Click to reveal solution steps

Part 2 Solution:

# Stash WIP changes
git stash push -m "WIP: Checkout tests with coupon support"

# Fix urgent bug on main
git checkout main
cat > tests/login/test_login.py << 'EOF'
def test_valid_login():
    user = authenticate("user@example.com", "password")
    assert user.is_authenticated == True

def test_invalid_login():
    result = authenticate("user@example.com", "wrong")
    assert result is None
EOF

git add tests/login/test_login.py
git commit -m "Fix: Correct login test implementation"

# Return to feature work
git checkout feature/checkout-improvements
git stash pop

# Complete the test
# ... edit file ...
git add .
git commit -m "Add checkout tests with coupon support"

Part 3 Solution:

# Get commit hash
LOGIN_FIX=$(git log main --oneline | grep "Fix: Correct login" | cut -d' ' -f1)

# Apply to v1.0
git checkout release/v1.0
git cherry-pick $LOGIN_FIX

# Apply to v2.0
git checkout release/v2.0
git cherry-pick $LOGIN_FIX

Part 4 Solution:

# When conflict occurs during cherry-pick:
git status  # See conflicted files
# Edit tests/login/test_login.py manually to merge both changes
git add tests/login/test_login.py
git cherry-pick --continue

🎓 Key Takeaways

  • Git Stash is Your Safety Net: Use git stash to temporarily save uncommitted test changes when you need to switch contexts urgently. Always add descriptive messages with git stash push -m "message" to track what you stashed.

  • Cherry-Pick for Selective Test Fixes: When a critical test fix needs to be applied across multiple release branches, git cherry-pick allows you to apply specific commits without merging entire branches—essential for maintaining stable test suites across versions.

  • Stash vs. Commit: Stash for incomplete work that isn’t ready to commit; commit when tests are complete and meaningful. Use git stash list to track multiple stashed contexts and git stash pop vs git stash apply depending on whether you want to keep or remove the stash.

  • Conflict Resolution is Normal: Cherry-picking commits across diverged branches often causes conflicts. This is expected—carefully resolve conflicts to preserve test accuracy for each branch’s specific implementation.
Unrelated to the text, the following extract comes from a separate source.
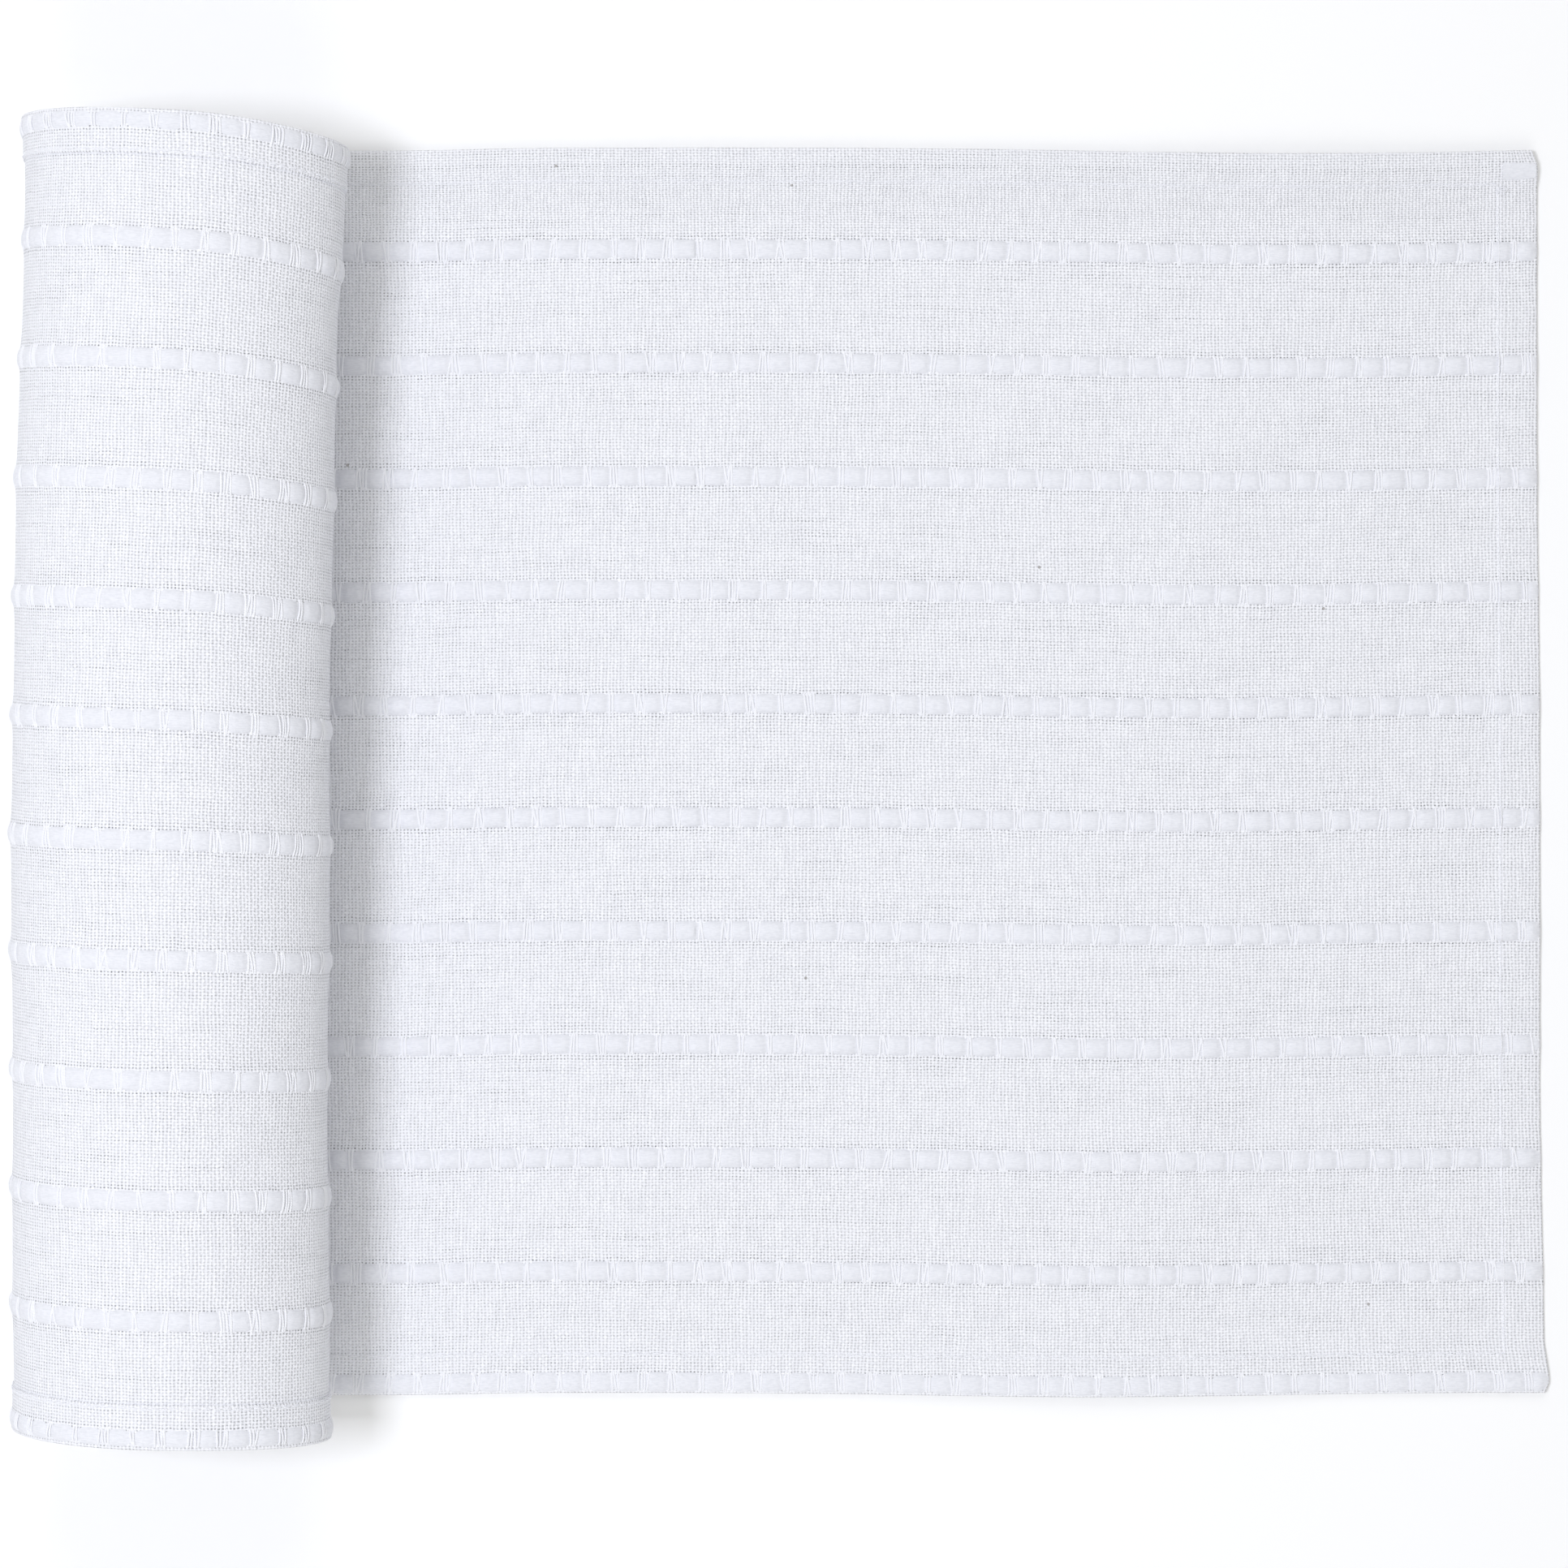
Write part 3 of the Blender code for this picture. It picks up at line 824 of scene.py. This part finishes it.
def thread_tail():
    """The end of the sewing thread: a short curl where the side seam meets the end seam."""
    curl = [(0.0122, 0.1668, 0.0001), (0.0106, 0.1674, 0.0008), (0.0090, 0.1664, 0.0011),
            (0.0082, 0.1676, 0.0010), (0.0094, 0.1686, 0.0009), (0.0104, 0.1680, 0.0004)]
    return np.array([curl])


def make_stitches(name, groups):
    """The stitches of all the given groups, as one mesh of thin tubes."""
    tubes = carried_ring(np.concatenate(groups), STITCH_RADIUS, STITCH_RADIUS, TUBE_SIDES)
    return make_piece(name, tubes, sewing_cotton)


SIDES_AND_FACES = [(side, face) for side in (-1, 1) for face in (1, -1)]
free_sides = [side_stitches(s, HEM_WIDTH, SEAM_U, f) for s, f in SIDES_AND_FACES]
wound_sides = [side_stitches(s, SEAM_U, OUTER_U, f) for s, f in SIDES_AND_FACES]
free_groups = free_sides + [end_stitches(1), end_stitches(-1), thread_tail()]
free_stitches = make_stitches("stitches_free", free_groups)
wound_stitches = make_stitches("stitches_wound", wound_sides)
STITCH_POINTS = len(STITCH_RISE) * TUBE_SIDES
print("stitches:", [len(o.data.vertices) // STITCH_POINTS for o in (free_stitches, wound_stitches)])

# %% [markdown]
# ## Where the pieces go
#
# The pieces on either side of the seam are baked where they are made and do not bend. The inner
# turns of the roll ride on it.

# %% Bodies and replaced parts
BEND_HALF = 0.014           # half the length of the bend zone at a joint


def bend(piece, x):
    x - BEND_HALF
    x + BEND_HALF
    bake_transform(piece)


for piece in [cloth_free, free_ties, free_stitches, *free_yarns]:
    bend(piece, DRAPE_X)
for piece in [cloth_outer, wound_ties, wound_stitches, *wound_yarns]:
    bend(piece, LIFT_X)
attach(cloth_wound, "roll")

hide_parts("cloth_end")
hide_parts("cloth_near")
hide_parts("cloth_roll")
for row in range(len(ROWS)):
    label = f"yarn_{row + 1:02d}"
    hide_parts(label + "_end")
    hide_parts(label + "_near", label + "_roll")
threads = [f"side_hem_thread_{side}_" for side in ("front", "back")]
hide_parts(*[t + "end" for t in threads], "end_hem_thread_outer")
# the inner end's thread goes with them, though none is made there
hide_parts(*[t + part for t in threads for part in ("near", "roll")],
            "end_hem_thread_inner")

# %% The cloth's flat sizes
SEAM_U + HEM_WIDTH
OUTER_U - SEAM_U
CLOTH_LENGTH - OUTER_U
  • Branch Hygiene Matters: Regularly clean up stashes (git stash drop) and keep track of which fixes need cherry-picking across branches. Document cross-branch test dependencies in your team’s workflow.


🚀 Next Steps

Practice These Skills

  1. Daily Workflow: Make stashing a habit when interrupted—stash before switching branches for code reviews or urgent fixes
  2. Multi-Branch Testing: Practice maintaining test suites across 3+ active release branches
  3. Stash Management: Experiment with git stash branch to create branches from stashes when work-in-progress becomes more complex
  4. Interactive Cherry-Pick: Use git cherry-pick -n (no commit) to review changes before finalizing
  • Git Worktrees: Maintain multiple working directories for different branches simultaneously (alternative to stashing)
  • Git Rebase: Clean up test commit history before merging feature branches
  • Git Bisect: Automate finding which commit introduced a test failure
  • Conflict Resolution Strategies: Advanced merge strategies for test automation code (ours, theirs, patience)
  • CI/CD Integration: Automatically cherry-pick test fixes to protected branches using CI pipelines
  • Git Hooks: Create pre-commit hooks to validate tests before allowing commits or stashes

Challenge Yourself

Create a real-world scenario: Maintain test suites for a project with main, develop, and three release branches while juggling feature work, bug fixes, and test refactoring across all branches using only stash and cherry-pick.